Task instructions
Reproduce, without any change, the span of lines from the opening of the records below to the line containing "and the camera.", inclusive.
[Start Record extracts]
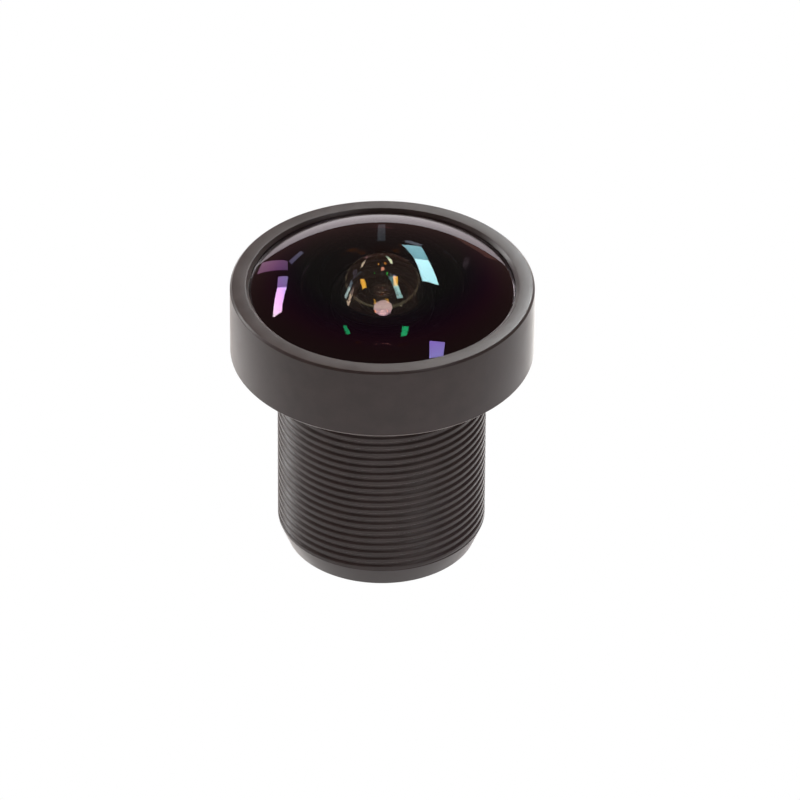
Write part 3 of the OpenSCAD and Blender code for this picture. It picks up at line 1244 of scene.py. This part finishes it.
@dataclass
class Studio:
    """White table, dim warm room, what the glass mirrors, the lamps for the metal, and the camera.

    Args:
        table: Width of the table, in metres like the other lengths.
        table_drop: How far the table lies under the lens, so that their faces stay apart.
        table_grey: Share of light that the table gives back.
        room: Radiance of the room.
        room_tint: Colour of its light.
        pane_from: The point that the directions of the panes start from.
        aim: The point in the middle of the picture.
        distance: Distance of the camera from it.
        lens: Focal length in millimetres.
        sensor: Width of the sensor in millimetres.
        reach: Nearest and farthest distance that the camera shows.
        roll: Turn of the camera about its line of sight, in degrees.
    """

    table: float = 3.0
    table_drop: float = 0.01 * MM
    table_grey: float = 0.8
    room: float = 0.11
    room_tint: Colour = (1.0, 0.6, 0.54)
    pane_from: tuple[float, float, float] = (0.0, 0.0, 17.0 * MM)
    aim: tuple[float, float, float] = (1.044 * MM, 0.0, 9.06 * MM)
    distance: float = 0.5
    lens: float = 391.2
    sensor: float = 36.0
    reach: tuple[float, float] = (0.01, 20.0)
    roll: float = 0.35

    def build(self, metal: list[bpy.types.Object]) -> None:
        """Build the whole studio.

        Args:
            metal: The pieces that the lamps light, besides the table.
        """
        self.floor()
        self.world()
        self.camera()
        for pane in PANES:
            pane.build(Vector(self.pane_from))
        lit = bpy.data.collections.new("metal_and_table")
        for piece in [*metal, bpy.data.objects["table"]]:
            lit.objects.link(piece)
        for lamp in LAMPS:
            lamp.build(lit)

    def floor(self) -> None:
        """Build the table, which shows white."""
        mesh = bmesh.new()
        bmesh.ops.create_grid(mesh, x_segments=8, y_segments=8, size=self.table / 2)
        table = add_mesh(mesh, "table")
        table.location.z = -self.table_drop
        material = bpy.data.materials.new("white_table")
        material.use_nodes = True
        wiring = Wiring(material.node_tree)
        material.node_tree.nodes.clear()
        path = wiring.add("ShaderNodeLightPath").outputs
        seen = wiring.maths("ADD", path["Is Camera Ray"], path["Is Glossy Ray"])
        seen = wiring.maths("MINIMUM", wiring.maths("ADD", seen, path["Is Transmission Ray"]), 1.0)
        grey = self.table_grey
        matt = wiring.add("ShaderNodeBsdfDiffuse", {"Color": (grey, grey, grey, 1.0)}).outputs[0]
        white = wiring.add("ShaderNodeEmission", {"Color": (1.0, 1.0, 1.0, 1.0), "Strength": 1.0}).outputs[0]
        mixed = wiring.add("ShaderNodeMixShader", {0: seen, 1: matt, 2: white}).outputs[0]
        wiring.add("ShaderNodeOutputMaterial", {"Surface": mixed})
        table.data.materials.append(material)

    def world(self) -> None:
        """Make the room dim and a little warm."""
        world = bpy.data.worlds.new("room")
        bpy.context.scene.world = world
        world.use_nodes = True
        shade = world.node_tree.nodes["Background"]
        shade.inputs["Color"].default_value = (*self.room_tint, 1.0)
        shade.inputs["Strength"].default_value = self.room

    def camera(self) -> None:
        """Add the camera at the photo's height angle."""
        data = bpy.data.cameras.new("camera")
        data.lens = self.lens
        data.sensor_width = self.sensor
        data.clip_start, data.clip_end = self.reach
        camera = bpy.data.objects.new("camera", data)
        bpy.context.scene.collection.objects.link(camera)
        back = Vector((0.0, -math.cos(EYE_HEIGHT), math.sin(EYE_HEIGHT)))
        camera.location = Vector(self.aim) + back * self.distance
        level = Euler((math.pi / 2 - EYE_HEIGHT, 0.0, 0.0)).to_matrix()
        camera.rotation_euler = (level @ Matrix.Rotation(math.radians(self.roll), 3, "Z")).to_euler()
        bpy.context.scene.camera = camera


# The whole lens


def evenly_coated(name: str, index: float, tint: Colour) -> bpy.types.Material:
    """Make a glass whose coating leaves the same share of the reflection all over."""
    return CoatedGlass(name, index, ((0.0, tint),)).material()


def lens_coats() -> Coats:
    """Make the coated glass of the six lenses.

    Returns:
        The glass with its front and with its rear coating, by node.
    """
    dome = CoatedGlass("front_glass", 1.77, (
        (0.0, (0.7, 0.6, 0.55)), (1.2, (0.6, 0.78, 0.85)), (4.4, (0.55, 0.85, 0.9)),
        (5.0, (0.5, 0.6, 0.9)), (5.9, (0.75, 0.42, 1.0)),
        (6.4, (1.0, 0.5, 1.0)), (7.0, (1.0, 0.7, 0.9)), (7.6, (1.0, 0.86, 0.92)))).material()
    bare = evenly_coated("inner_glass", 1.6, (0.3, 0.2, 0.22))
    return {
        "front_lens": (dome, evenly_coated("hollow_glass", 1.77, (0.8, 0.7, 0.45))),
        "second_lens": (evenly_coated("second_front", 1.6, (0.6, 0.85, 0.8)),
                        evenly_coated("second_rear", 1.6, (1.0, 0.75, 0.5))),
        "third_lens": (evenly_coated("third_front", 1.75, (1.0, 0.75, 0.5)),
                       evenly_coated("third_rear", 1.75, (0.5, 0.36, 0.38))),
        "fourth_lens": (bare, bare), "fifth_lens": (bare, bare), "sixth_lens": (bare, bare)}


def main() -> None:
    """Build the lens and its studio."""
    logging.basicConfig(level=logging.INFO, format="%(name)s: %(message)s")
    anodised = Anodised("black_anodised", (0.056, 0.042, 0.04), 0.33).material()
    inner = Dull("inner_black", (0.004, 0.003, 0.003), 0.6, shine=0.12).material()
    ink = Ink("lens_ink", (0.8, 0.6, 0.8), 0.03).material()
    film = Dull("black_film", (0.004, 0.004, 0.004), 0.6).material()
    rubber = Dull("seal_rubber", (0.01, 0.01, 0.01), 0.6).material()
    coats = lens_coats()
    red = CoatedGlass("filter_glass", 1.52, ((0.0, (0.9, 0.5, 0.6)),), colour=(0.75, 0.4, 0.45)).material()

    metal = [Barrel().build(anodised, inner), FrontCap().build(anodised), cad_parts["rear_retainer"]]
    FrontGroup().build(coats, rubber, ink, inner)
    rear = RearGroup()
    rear.lenses(coats, ink)
    rear.rest(inner, film, anodised, red)
    Studio().build(metal)
    bpy.context.scene.view_settings.view_transform = "Standard"


if __name__ == "__main__":
    main()
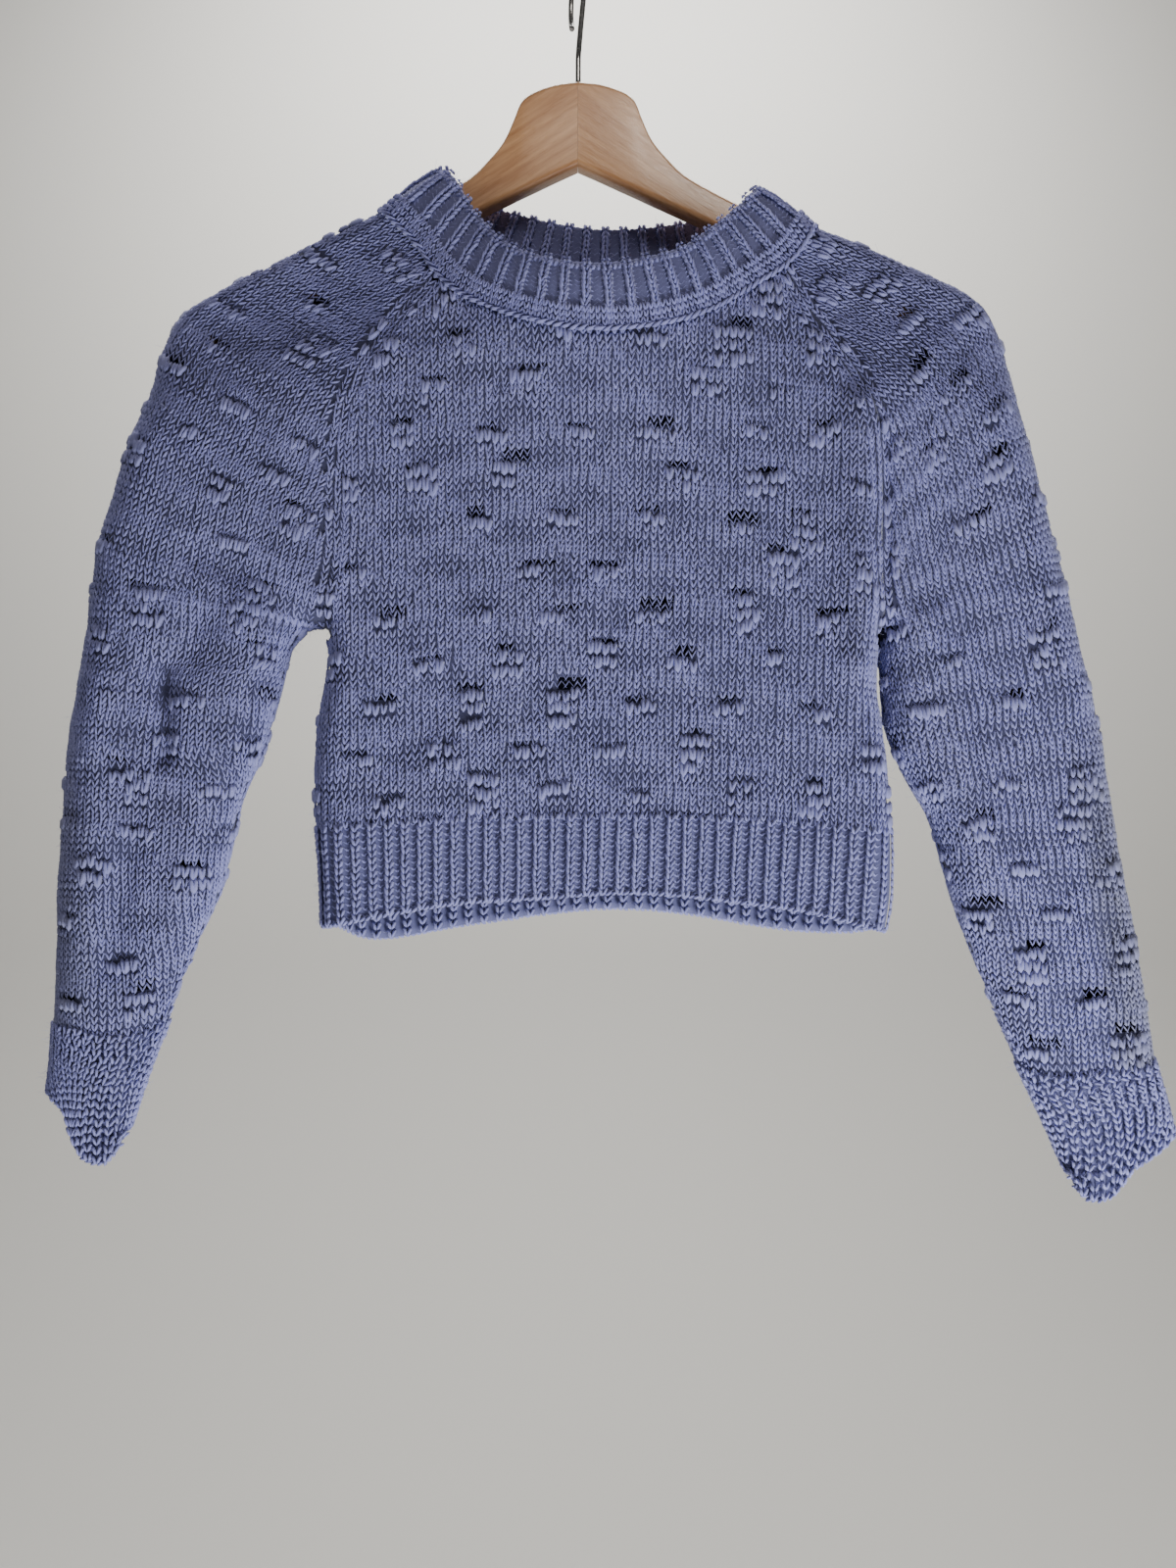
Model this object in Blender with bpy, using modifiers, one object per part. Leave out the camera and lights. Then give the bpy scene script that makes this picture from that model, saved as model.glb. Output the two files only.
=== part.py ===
"""A cropped raglan sweater in slub wool, hanging on a wooden hanger with a wire hook.

Metres, +Z up, -Y is the sweater's front. The origin is the inside of the hook's crown, where a rail
or a peg carries the hanger. The tables are in millimetres: x is across, and drop is the distance
below the top of the hanger's wood.

The cloth hangs nearly flat, so each panel is drawn on two sheets, one in front of the hanger and one
behind it. fold_profile brings the two sheets together at the shoulders, the sleeve edges and the
body's sides, and every panel reads its depth from the same function, so that neighbours line up at
their seams.
"""

import math

import bmesh
import bpy
from mathutils import Vector

MM = 0.001
OBJECT_NAME = "cropped_knit_sweater"

# Driving dimensions, in millimetres
HOOK_RISE = 74.0  # from the top of the wood to the inside of the hook's crown
PANEL_WALL = 2.6
RIB_WALL = 3.2
COLLAR_WALL = 4.4  # the collar is doubled over
SEAM_GAP = 0.5
SIDE_GAP = 0.7
UNDERARM_GAP = 5.0  # the seams of four panels meet here
UNDERARM_REACH = 40.0
BODY_HALF_DEPTH = 22.0
SHOULDER_HALF_DEPTH = 10.5  # over the hanger's arm
SHOULDER_RADIUS = 11.0
SHOULDER_SPREAD = 110.0  # below the arm, over which the body reaches its full depth
SLEEVE_RADIUS = 24.0  # the round of a sleeve's outer edge
SIDE_RADIUS = 18.0  # the round of the body's sides and of a sleeve's inner edge
SLEEVE_STARTS, SLEEVE_ROUND = 130.0, 200.0  # drops between which the shoulder's ridge opens out
NECK_PUSH = 9.0  # the collar leans the front out by this much
NECK_PUSH_AT = (11.0, 135.0)
NECK_PUSH_REACH = (75.0, 70.0)
MIDDLE_Y, MIDDLE_SWEEP, SWEEP_AT = -1.5, -4.0, 215.0  # the middle sheet follows the hanger forward
FRONT, BACK = -1.0, 1.0

# The neckline on the front sheet and on the back one, from wearer's right to wearer's left: x, drop
FRONT_NECK = (
    (-103, 71), (-96, 79), (-84, 91), (-69, 112), (-49, 127), (-20, 138), (12, 142.5),
    (44, 139), (69, 129.5), (89, 116), (109, 102), (119, 90), (125, 78.5),
)
BACK_NECK = (
    (-103, 71), (-88, 80), (-60, 93), (-25, 101), (12, 103), (50, 101.5), (84, 96), (110, 87), (125, 78.5),
)

# The collar's free edge, all round: x, y, drop
COLLAR_TOP_FRONT = (
    (-71, -4, 46.5), (-66, -12, 54), (-60, -14.5, 64), (-49, -19, 81), (-29, -27, 99.5), (10, -32, 108.5),
    (49, -28, 100), (69, -21, 85.5), (85, -14, 70), (91, -12, 63), (97, -4, 55.5),
)
COLLAR_TOP_BACK = (
    (-71, -4, 46.5), (-66, 10, 50), (-48, 14, 57), (12, 20, 66), (72, 15, 63), (92, 9, 60), (97, -4, 55.5),
)

# Raglan seams from the collar down to the underarm: x, drop
RAGLANS = {
    ("right", FRONT): (
        (-73, 108), (-90, 127), (-105, 146), (-118, 170), (-125, 196), (-127, 228), (-128, 262), (-134, 298),
    ),
    ("right", BACK): ((-74, 87), (-100, 116), (-118, 150), (-126, 190), (-128, 230), (-129, 264), (-134, 298)),
    ("left", FRONT): (
        (109, 102), (121, 125), (136, 146), (150, 168), (158, 192), (161, 226), (161, 262), (164, 300),
    ),
    ("left", BACK): ((108, 88), (128, 118), (147, 152), (157, 190), (160, 230), (160, 264), (164, 300)),
}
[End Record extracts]
Complete answer
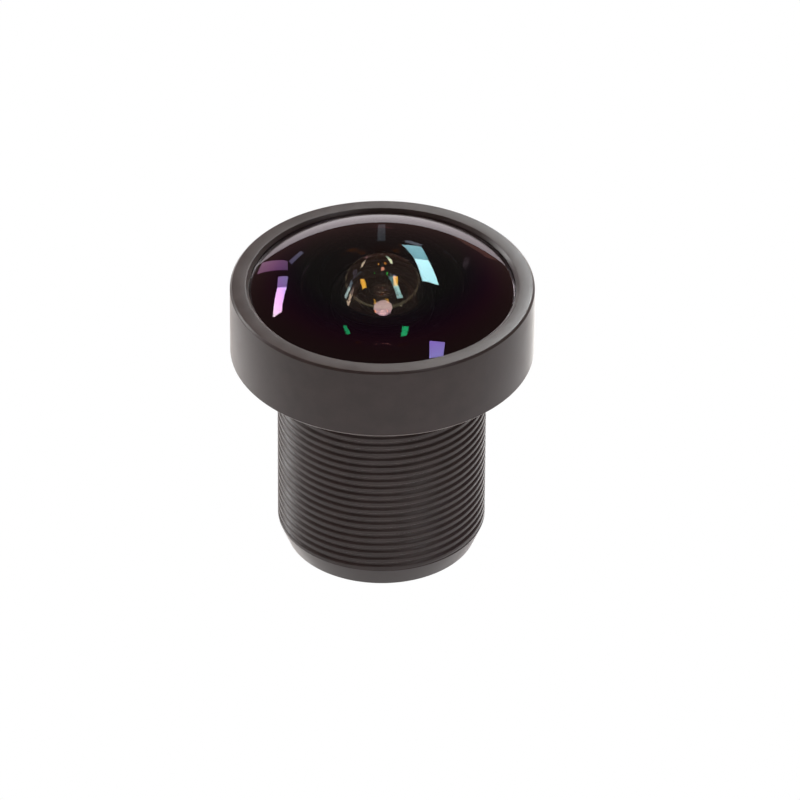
Write part 3 of the OpenSCAD and Blender code for this picture. It picks up at line 1244 of scene.py. This part finishes it.
@dataclass
class Studio:
    """White table, dim warm room, what the glass mirrors, the lamps for the metal, and the camera.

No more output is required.